Object data in JSON

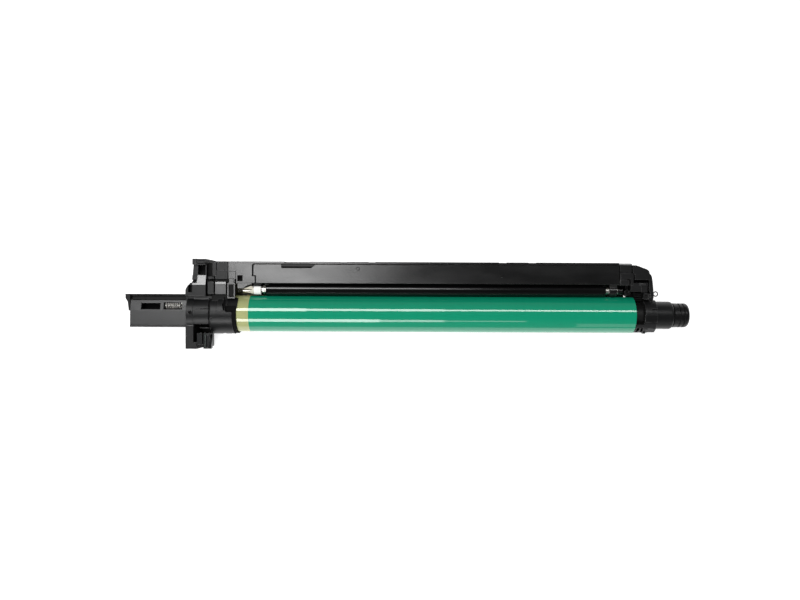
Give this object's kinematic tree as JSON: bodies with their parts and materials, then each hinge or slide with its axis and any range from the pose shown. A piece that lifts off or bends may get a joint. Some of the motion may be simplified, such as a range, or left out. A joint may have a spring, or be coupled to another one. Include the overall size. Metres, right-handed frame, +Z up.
{
  "type": "printer drum unit",
  "caption": "Colour copier drum unit: green imaging drum, charge roller, cleaning blade, waste auger and gear train in a black cleaner housing with end caps.",
  "frame": {"origin": "on the drum axis, at the shoulder of the rear spigot", "axes": "+X along the drum axis to the driven rear end, +Y from the drum to the waste housing, +Z up with the drum face up"},
  "size_m": [0.465, 0.0733, 0.0375],
  "materials": {
    "black_plastic": "satin black moulded plastic",
    "black_gloss": "black sliding plastic",
    "photo_green": "glossy green photoconductor on a thin tube",
    "steel": "plain steel",
    "spring_steel": "bright spring wire",
    "charge_rubber": "smooth dark rubber",
    "foam": "fine dark foam",
    "blade_rubber": "amber polyurethane rubber",
    "film": "thin polyester film",
    "felt": "black felt",
    "cream_plastic": "cream moulded plastic",
    "white_plastic": "white low-friction plastic",
    "board": "green circuit board",
    "gear_plastic": "dark gear plastic"
  },
  "bodies": {
    "frame": {"cleaner_housing": "black_plastic", "top_cover": "black_plastic", "front_side_frame": "black_plastic", "front_felt_ring": "felt", "front_end_cap": "black_plastic", "drum_pin": "steel", "chip_holder": "black_plastic", "memory_board": "board", "discharge_duct": "black_plastic", "rear_side_frame": "black_plastic", "rear_end_cap": "black_plastic", "rear_bush": "white_plastic", "earth_wire": "spring_steel", "cap_screws": "steel", "blade_bracket": "steel", "cleaning_blade": "blade_rubber", "blade_screws": "steel", "recovery_film": "film", "end_seal_front": "foam", "end_seal_rear": "foam", "charge_spring_front": "spring_steel", "charge_spring_rear": "spring_steel", "shutter_spring": "spring_steel"},
    "drum": {"drum_tube": "photo_green", "drum_front_flange": "gear_plastic", "drum_gear_flange": "gear_plastic", "drum_earth_plate": "spring_steel", "drive_coupling": "black_gloss"},
    "charge_carriage": {"charge_bearing_front": "white_plastic", "charge_bearing_rear": "black_gloss", "roller_clip": "cream_plastic"},
    "charge_roller": {"charge_roller_rubber": "charge_rubber", "charge_roller_shaft": "steel"},
    "cleaning_roller": {"cleaning_roller_foam": "foam", "cleaning_roller_shaft": "steel"},
    "idler": {"idler_gear": "gear_plastic"},
    "auger": {"waste_auger": "black_gloss", "auger_gear": "gear_plastic"},
    "shutter": {"discharge_shutter": "black_gloss"}
  },
  "joints": [
    {"name": "drum_spin", "type": "hinge", "parent": "frame", "child": "drum", "pos_m": [0, 0, 0], "axis": [1, 0, 0], "continuous": true},
    {"name": "charge_press", "type": "slide", "parent": "frame", "child": "charge_carriage", "axis": [0, 0.9848, 0.1736], "range_m": [0, 0.0008], "stiffness_N_per_m": 1500, "springref_m": -0.003, "deforming": ["charge_spring_front", "charge_spring_rear"]},
    {"name": "charge_roller_spin", "type": "hinge", "parent": "charge_carriage", "child": "charge_roller", "pos_m": [0, 0.01994, 0.00352], "axis": [1, 0, 0], "continuous": true},
    {"name": "cleaning_roller_spin", "type": "hinge", "parent": "charge_carriage", "child": "cleaning_roller", "pos_m": [0, 0.02846, 0.00502], "axis": [1, 0, 0], "continuous": true},
    {"name": "idler_spin", "type": "hinge", "parent": "frame", "child": "idler", "pos_m": [0, 0.02009, -0.00073], "axis": [1, 0, 0], "continuous": true},
    {"name": "auger_spin", "type": "hinge", "parent": "frame", "child": "auger", "pos_m": [0, 0.0314, -0.0098], "axis": [1, 0, 0], "continuous": true},
    {"name": "shutter_slide", "type": "slide", "parent": "frame", "child": "shutter", "axis": [1, 0, 0], "range_m": [0, 0.007], "stiffness_N_per_m": 100, "springref_m": -0.003, "deforming": ["shutter_spring"]}
  ],
  "couplings": [
    {"joint": "charge_roller_spin", "follows": "drum_spin", "ratio": -3},
    {"joint": "cleaning_roller_spin", "follows": "drum_spin", "ratio": 4.4118},
    {"joint": "idler_spin", "follows": "drum_spin", "ratio": -1.2727},
    {"joint": "auger_spin", "follows": "drum_spin", "ratio": 2}
  ]
}
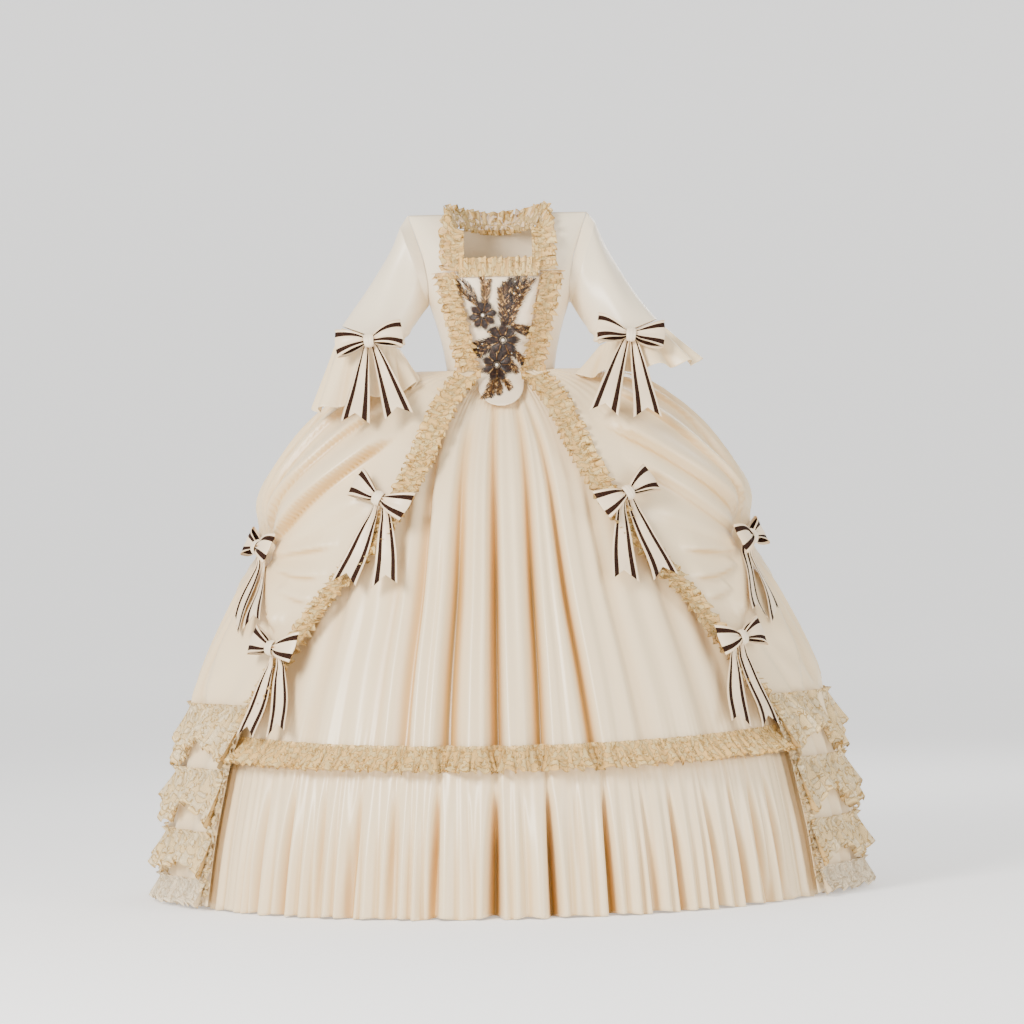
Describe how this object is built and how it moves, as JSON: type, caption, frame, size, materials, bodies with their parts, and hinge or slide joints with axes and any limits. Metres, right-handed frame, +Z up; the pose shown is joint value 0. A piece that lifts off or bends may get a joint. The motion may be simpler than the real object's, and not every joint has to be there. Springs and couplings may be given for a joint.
{
  "type": "robe a la francaise",
  "caption": "Ivory satin sack-back gown, worn and hollow, with a looped overskirt, petticoat, gold lace ruffles, striped ribbon bows and a beaded stomacher.",
  "frame": {"origin": "midway between the shoulders, where the wearer holds the gown up", "axes": "+X to the viewer's right as the gown faces them, -Y out of the front, +Z up"},
  "size_m": [1.469, 1.3022, 1.4319],
  "materials": {
    "ivory_satin": "soft satin sheen",
    "light_satin": "soft satin sheen, paler",
    "striped_ribbon": "satin with dark brown velvet stripes",
    "gold_lace": "open corded lace",
    "brown_beads": "glossy beads on net"
  },
  "bodies": {
    "root": {"bodice_back": "ivory_satin", "bodice_front_left": "ivory_satin", "bodice_front_right": "ivory_satin", "bow_lower_left_knot": "light_satin", "bow_lower_left_loops": "striped_ribbon", "bow_lower_left_tails": "striped_ribbon", "bow_lower_right_knot": "light_satin", "bow_lower_right_loops": "striped_ribbon", "bow_lower_right_tails": "striped_ribbon", "bow_side_left_knot": "light_satin", "bow_side_left_loops": "striped_ribbon", "bow_side_left_tails": "striped_ribbon", "bow_side_right_knot": "light_satin", "bow_side_right_loops": "striped_ribbon", "bow_side_right_tails": "striped_ribbon", "bow_sleeve_left_knot": "light_satin", "bow_sleeve_left_loops": "striped_ribbon", "bow_sleeve_left_tails": "striped_ribbon", "bow_sleeve_right_knot": "light_satin", "bow_sleeve_right_loops": "striped_ribbon", "bow_sleeve_right_tails": "striped_ribbon", "bow_upper_left_knot": "light_satin", "bow_upper_left_loops": "striped_ribbon", "bow_upper_left_tails": "striped_ribbon", "bow_upper_right_knot": "light_satin", "bow_upper_right_loops": "striped_ribbon", "bow_upper_right_tails": "striped_ribbon", "hem_lace_left": "gold_lace", "hem_lace_right": "gold_lace", "lace_edge_left": "gold_lace", "lace_edge_right": "gold_lace", "lace_neck": "gold_lace", "lace_robing_left": "gold_lace", "lace_robing_right": "gold_lace", "lace_stomacher": "gold_lace", "overskirt_left": "ivory_satin", "overskirt_right": "ivory_satin", "petticoat_back": "ivory_satin", "petticoat_flounce_back": "ivory_satin", "petticoat_flounce_front": "ivory_satin", "petticoat_flounce_left": "ivory_satin", "petticoat_flounce_right": "ivory_satin", "petticoat_front": "ivory_satin", "petticoat_lace": "gold_lace", "petticoat_left": "ivory_satin", "petticoat_right": "ivory_satin", "sleeve_flounce_left": "ivory_satin", "sleeve_flounce_right": "ivory_satin", "sleeve_left": "ivory_satin", "sleeve_right": "ivory_satin", "stomacher": "light_satin", "stomacher_applique": "brown_beads", "tier_lower_left": "gold_lace", "tier_lower_right": "gold_lace", "tier_middle_left": "gold_lace", "tier_middle_right": "gold_lace", "tier_upper_left": "gold_lace", "tier_upper_right": "gold_lace", "watteau_pleat_left": "ivory_satin", "watteau_pleat_right": "ivory_satin"}
  },
  "joints": []
}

| Work instructions |
Please repeat the material above, word for word and in full.

| Solution |
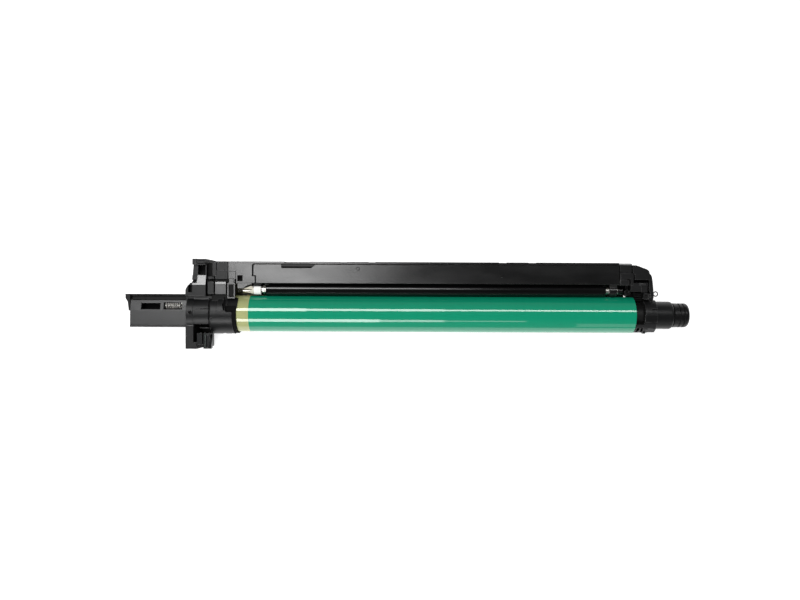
Give this object's kinematic tree as JSON: bodies with their parts and materials, then each hinge or slide with its axis and any range from the pose shown. A piece that lifts off or bends may get a joint. Some of the motion may be simplified, such as a range, or left out. A joint may have a spring, or be coupled to another one. Include the overall size. Metres, right-handed frame, +Z up.
{
  "type": "printer drum unit",
  "caption": "Colour copier drum unit: green imaging drum, charge roller, cleaning blade, waste auger and gear train in a black cleaner housing with end caps.",
  "frame": {"origin": "on the drum axis, at the shoulder of the rear spigot", "axes": "+X along the drum axis to the driven rear end, +Y from the drum to the waste housing, +Z up with the drum face up"},
  "size_m": [0.465, 0.0733, 0.0375],
  "materials": {
    "black_plastic": "satin black moulded plastic",
    "black_gloss": "black sliding plastic",
    "photo_green": "glossy green photoconductor on a thin tube",
    "steel": "plain steel",
    "spring_steel": "bright spring wire",
    "charge_rubber": "smooth dark rubber",
    "foam": "fine dark foam",
    "blade_rubber": "amber polyurethane rubber",
    "film": "thin polyester film",
    "felt": "black felt",
    "cream_plastic": "cream moulded plastic",
    "white_plastic": "white low-friction plastic",
    "board": "green circuit board",
    "gear_plastic": "dark gear plastic"
  },
  "bodies": {
    "frame": {"cleaner_housing": "black_plastic", "top_cover": "black_plastic", "front_side_frame": "black_plastic", "front_felt_ring": "felt", "front_end_cap": "black_plastic", "drum_pin": "steel", "chip_holder": "black_plastic", "memory_board": "board", "discharge_duct": "black_plastic", "rear_side_frame": "black_plastic", "rear_end_cap": "black_plastic", "rear_bush": "white_plastic", "earth_wire": "spring_steel", "cap_screws": "steel", "blade_bracket": "steel", "cleaning_blade": "blade_rubber", "blade_screws": "steel", "recovery_film": "film", "end_seal_front": "foam", "end_seal_rear": "foam", "charge_spring_front": "spring_steel", "charge_spring_rear": "spring_steel", "shutter_spring": "spring_steel"},
    "drum": {"drum_tube": "photo_green", "drum_front_flange": "gear_plastic", "drum_gear_flange": "gear_plastic", "drum_earth_plate": "spring_steel", "drive_coupling": "black_gloss"},
    "charge_carriage": {"charge_bearing_front": "white_plastic", "charge_bearing_rear": "black_gloss", "roller_clip": "cream_plastic"},
    "charge_roller": {"charge_roller_rubber": "charge_rubber", "charge_roller_shaft": "steel"},
    "cleaning_roller": {"cleaning_roller_foam": "foam", "cleaning_roller_shaft": "steel"},
    "idler": {"idler_gear": "gear_plastic"},
    "auger": {"waste_auger": "black_gloss", "auger_gear": "gear_plastic"},
    "shutter": {"discharge_shutter": "black_gloss"}
  },
  "joints": [
    {"name": "drum_spin", "type": "hinge", "parent": "frame", "child": "drum", "pos_m": [0, 0, 0], "axis": [1, 0, 0], "continuous": true},
    {"name": "charge_press", "type": "slide", "parent": "frame", "child": "charge_carriage", "axis": [0, 0.9848, 0.1736], "range_m": [0, 0.0008], "stiffness_N_per_m": 1500, "springref_m": -0.003, "deforming": ["charge_spring_front", "charge_spring_rear"]},
    {"name": "charge_roller_spin", "type": "hinge", "parent": "charge_carriage", "child": "charge_roller", "pos_m": [0, 0.01994, 0.00352], "axis": [1, 0, 0], "continuous": true},
    {"name": "cleaning_roller_spin", "type": "hinge", "parent": "charge_carriage", "child": "cleaning_roller", "pos_m": [0, 0.02846, 0.00502], "axis": [1, 0, 0], "continuous": true},
    {"name": "idler_spin", "type": "hinge", "parent": "frame", "child": "idler", "pos_m": [0, 0.02009, -0.00073], "axis": [1, 0, 0], "continuous": true},
    {"name": "auger_spin", "type": "hinge", "parent": "frame", "child": "auger", "pos_m": [0, 0.0314, -0.0098], "axis": [1, 0, 0], "continuous": true},
    {"name": "shutter_slide", "type": "slide", "parent": "frame", "child": "shutter", "axis": [1, 0, 0], "range_m": [0, 0.007], "stiffness_N_per_m": 100, "springref_m": -0.003, "deforming": ["shutter_spring"]}
  ],
  "couplings": [
    {"joint": "charge_roller_spin", "follows": "drum_spin", "ratio": -3},
    {"joint": "cleaning_roller_spin", "follows": "drum_spin", "ratio": 4.4118},
    {"joint": "idler_spin", "follows": "drum_spin", "ratio": -1.2727},
    {"joint": "auger_spin", "follows": "drum_spin", "ratio": 2}
  ]
}
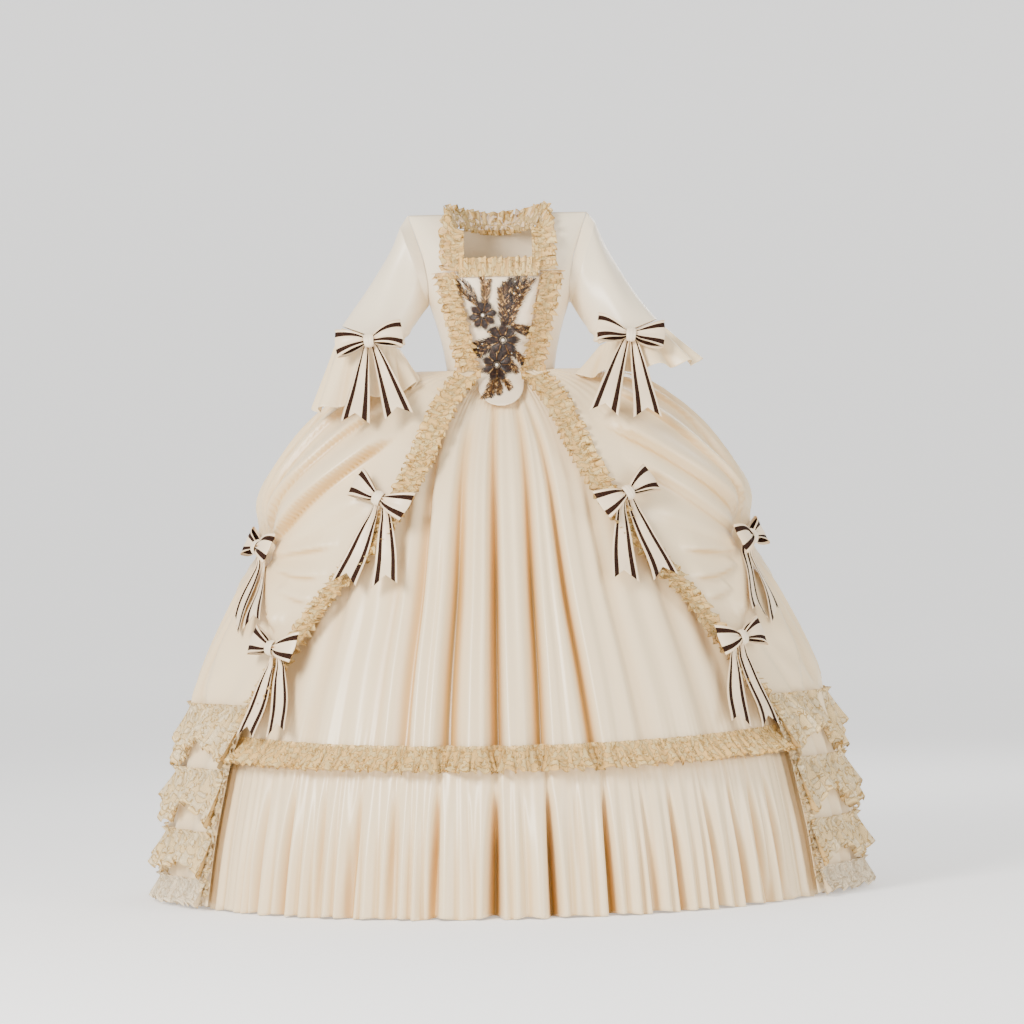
Describe how this object is built and how it moves, as JSON: type, caption, frame, size, materials, bodies with their parts, and hinge or slide joints with axes and any limits. Metres, right-handed frame, +Z up; the pose shown is joint value 0. A piece that lifts off or bends may get a joint. The motion may be simpler than the real object's, and not every joint has to be there. Springs and couplings may be given for a joint.
{
  "type": "robe a la francaise",
  "caption": "Ivory satin sack-back gown, worn and hollow, with a looped overskirt, petticoat, gold lace ruffles, striped ribbon bows and a beaded stomacher.",
  "frame": {"origin": "midway between the shoulders, where the wearer holds the gown up", "axes": "+X to the viewer's right as the gown faces them, -Y out of the front, +Z up"},
  "size_m": [1.469, 1.3022, 1.4319],
  "materials": {
    "ivory_satin": "soft satin sheen",
    "light_satin": "soft satin sheen, paler",
    "striped_ribbon": "satin with dark brown velvet stripes",
    "gold_lace": "open corded lace",
    "brown_beads": "glossy beads on net"
  },
  "bodies": {
    "root": {"bodice_back": "ivory_satin", "bodice_front_left": "ivory_satin", "bodice_front_right": "ivory_satin", "bow_lower_left_knot": "light_satin", "bow_lower_left_loops": "striped_ribbon", "bow_lower_left_tails": "striped_ribbon", "bow_lower_right_knot": "light_satin", "bow_lower_right_loops": "striped_ribbon", "bow_lower_right_tails": "striped_ribbon", "bow_side_left_knot": "light_satin", "bow_side_left_loops": "striped_ribbon", "bow_side_left_tails": "striped_ribbon", "bow_side_right_knot": "light_satin", "bow_side_right_loops": "striped_ribbon", "bow_side_right_tails": "striped_ribbon", "bow_sleeve_left_knot": "light_satin", "bow_sleeve_left_loops": "striped_ribbon", "bow_sleeve_left_tails": "striped_ribbon", "bow_sleeve_right_knot": "light_satin", "bow_sleeve_right_loops": "striped_ribbon", "bow_sleeve_right_tails": "striped_ribbon", "bow_upper_left_knot": "light_satin", "bow_upper_left_loops": "striped_ribbon", "bow_upper_left_tails": "striped_ribbon", "bow_upper_right_knot": "light_satin", "bow_upper_right_loops": "striped_ribbon", "bow_upper_right_tails": "striped_ribbon", "hem_lace_left": "gold_lace", "hem_lace_right": "gold_lace", "lace_edge_left": "gold_lace", "lace_edge_right": "gold_lace", "lace_neck": "gold_lace", "lace_robing_left": "gold_lace", "lace_robing_right": "gold_lace", "lace_stomacher": "gold_lace", "overskirt_left": "ivory_satin", "overskirt_right": "ivory_satin", "petticoat_back": "ivory_satin", "petticoat_flounce_back": "ivory_satin", "petticoat_flounce_front": "ivory_satin", "petticoat_flounce_left": "ivory_satin", "petticoat_flounce_right": "ivory_satin", "petticoat_front": "ivory_satin", "petticoat_lace": "gold_lace", "petticoat_left": "ivory_satin", "petticoat_right": "ivory_satin", "sleeve_flounce_left": "ivory_satin", "sleeve_flounce_right": "ivory_satin", "sleeve_left": "ivory_satin", "sleeve_right": "ivory_satin", "stomacher": "light_satin", "stomacher_applique": "brown_beads", "tier_lower_left": "gold_lace", "tier_lower_right": "gold_lace", "tier_middle_left": "gold_lace", "tier_middle_right": "gold_lace", "tier_upper_left": "gold_lace", "tier_upper_right": "gold_lace", "watteau_pleat_left": "ivory_satin", "watteau_pleat_right": "ivory_satin"}
  },
  "joints": []
}